On January 19th of this year, Senator Bernie Sanders asked Tom Price (Secretary for the Department of Health and Human Services) whether healthcare was a human right. In the exchange that followed, Sanders declared “We are not a compassionate society!” . In May of 2011, a United Nations report declared that access to the Internet is a human right . This has left me wondering about the implications of how we define a human right.
Both healthcare and the Internet are products produced by man. Engineers and scientists create the solutions that we call healthcare; doctors, nurses, and other medical professionals diagnose and implement previously developed solutions. There is a massive amount of effort and investment behind healthcare. Similarly, the internet is a product. The “Internet” is constituted by transmission lines laid across the world, computers, protocols, software, and content. Each of these aspects required invention, development, construction, maintenance, and creativity.
What is a politician saying when he/she says that access to these products are human rights? That politician is literally claiming that all people are due, by the mere fact of their existence, the products and efforts of other human beings. Furthermore, that politician is implying that the role of the government is to ensure access to those products. Behind every government action is the threat of force; that is, if one does not comply with a government action then he or she will eventually be faced with a gun. (The process is as follows: one faces sanctions for his/her disobedience; he/she is then arrested and incarcerated for not complying with those sanctions; and if he/she resists the arrest, then the person will have a gun pointed at him/her.) So, by calling healthcare or access to the Internet a human right, a politician is claiming that the producers of that product or service (e.g. engineers, scientists, doctors, nurses, technicians, and developers) must do so in compliance with government demands or eventually be subject to force.

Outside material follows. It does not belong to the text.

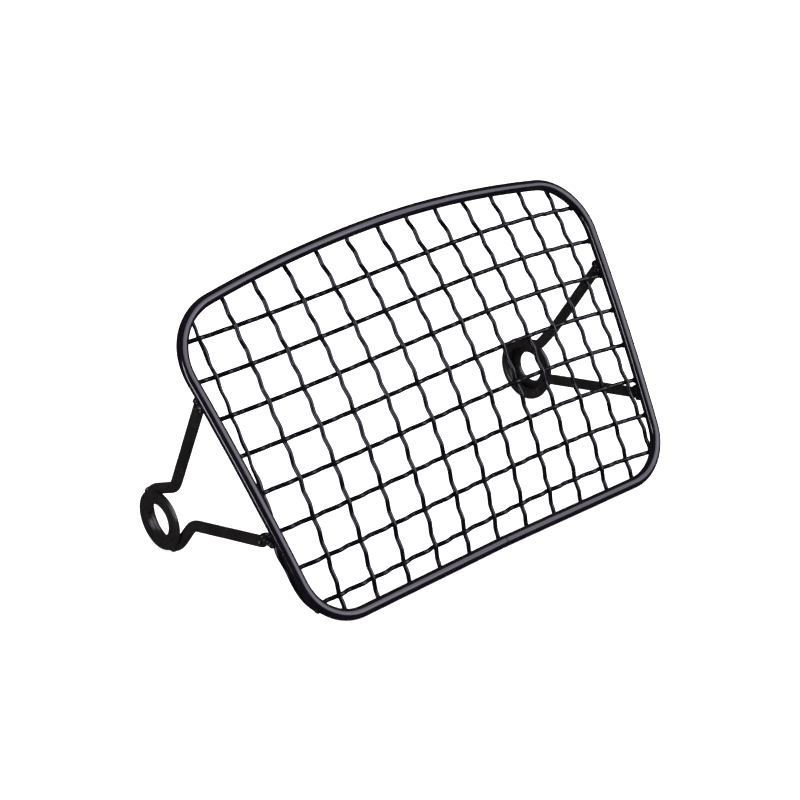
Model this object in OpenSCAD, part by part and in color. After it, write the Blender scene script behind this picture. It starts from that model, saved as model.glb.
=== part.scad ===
// Wire mesh stone guard for a rectangular headlamp.
// A bent rod rim carries a panel of woven crimped wire, and two bent rod arms end in eyelets
// with flat washers for the lamp's side bolts.
// The guard is drawn in its own plane (X across, Y up the face, Z out of the front), and is then
// leaned back until the lower rim and both eyelets stand on one level surface.
// The origin is midway between the eyelets, on their common axis.

/* [Rods and wire] */
// Diameter of the rim and arm rod
rod_d = 5; // [4:0.5:6]
// Diameter of the mesh wire
wire_d = 2; // [1.6:0.1:2.4]

/* [Rim outline] */
// Half distance between the centres of the top corners
top_corner_x = 89; // [84:1:94]
// Height of the top corner centres above the face's middle
top_corner_y = 45; // [40:1:50]
// Centreline radius of the top corners
top_corner_r = 26; // [20:1:30]
// Centreline radius of the arched top edge
top_edge_r = 580; // [450:10:900]
// Half distance between the centres of the bottom corners
bottom_corner_x = 81; // [76:1:86]
// Height of the bottom corner centres, negative below the middle
bottom_corner_y = -47.7; // [-52:0.1:-42]
// Centreline radius of the bottom corners
bottom_corner_r = 23; // [18:1:27]
// How far the bottom edge rises from its corners to the seam in the middle
bottom_rise = 1; // [0:0.1:2]

/* [Rim bow] */
// How far the top edge falls back at 100 mm from the middle
top_set_back = 6.2; // [0:0.1:12]
// How far the bottom edge falls back at 100 mm from the middle
bottom_set_back = -1.1; // [-4:0.1:8]
// Softness of the bend in the middle of the edges
bow_softness = 23; // [10:1:60]
// How far the top and bottom edges lie behind the middle line of the face
edge_drop = 1.2; // [0:0.1:4]

/* [Mesh] */
// Number of upright wires
upright_count = 13; // [13:1:13]
// Number of cross wires
cross_count = 8; // [8:1:8]
// Distance between upright wires
upright_pitch = 17; // [16.4:0.1:17.1]
// Distance between cross wires
cross_pitch = 16.6; // [15.5:0.1:17]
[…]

There are several consequences to a government’s imposition. In England and Kenya, which have single payer systems for medical services, the government’s regulation of the healthcare industry has led to several strikes by doctors who would like to provide medical services but don’t want to do so according to the regulations [3,4,5]. Additionally, there has been a mass exodus of doctor’s leaving England to work abroad where there are fewer regulations . Additionally, when a government imposes regulations on industries, the process is easily corrupted by lobbying and kickbacks. In “The Price of Medicine in the US” (a previous article of this blog), I wrote about how companies in the pharmaceutical industry were able to use lobbying and other rewards to ensure that they would reap large profits from Medicare and the Affordable Care Act (Obamacare) .
And if we are permitted to claim that the efforts and products of others are human rights, what’s to prevent us from claiming that all products and services are human rights? Do humans have the right to movie theater tickets? To popcorn in the movie theater? To a massage after attending the theater? This doesn’t seem appropriate; why not? What is it about these products and services that seems to exclude them from the category of human rights?
I think it’s a falsehood to claim that the public has access to the efforts of others by calling it a human right. It is a way for a politician to place the accused on the defensive: how dare one attempt to counter access to a human right. Instead, I offer a partial definition of a human right: a human cannot have the right to the efforts of another human.
In the declaration of independence, Thomas Jefferson wrote
We hold these truths to be self-evident, that all men are created equal, that they are endowed by their Creator with certain unalienable Rights, that among these are Life, Liberty, and the pursuit of Happiness. — That to secure these rights, Governments are instituted among men.
Note that each of the rights listed (Life, Liberty, and the pursuit of Happiness) satisfy my definition. One can live, be free, and pursue happiness without having access to the efforts of another human. However, the above definition excludes massages, popcorn, theater tickets, access to the Internet, and healthcare.
Note that I have not claimed that the government should not be involved in the distribution of healthcare or access to the Internet (or even theater tickets or massages). But if we, the public, choose to empower our government to become involved in these industries, then we should describe it appropriately: it would be a redistribution of wealth (since effort and invention are directly translatable to wealth) from one group of people to another. And in some sectors, this may be appropriate. By framing government regulation accurately, I hope that we can have a much more productive dialog about how our government should or should not impose itself on industry.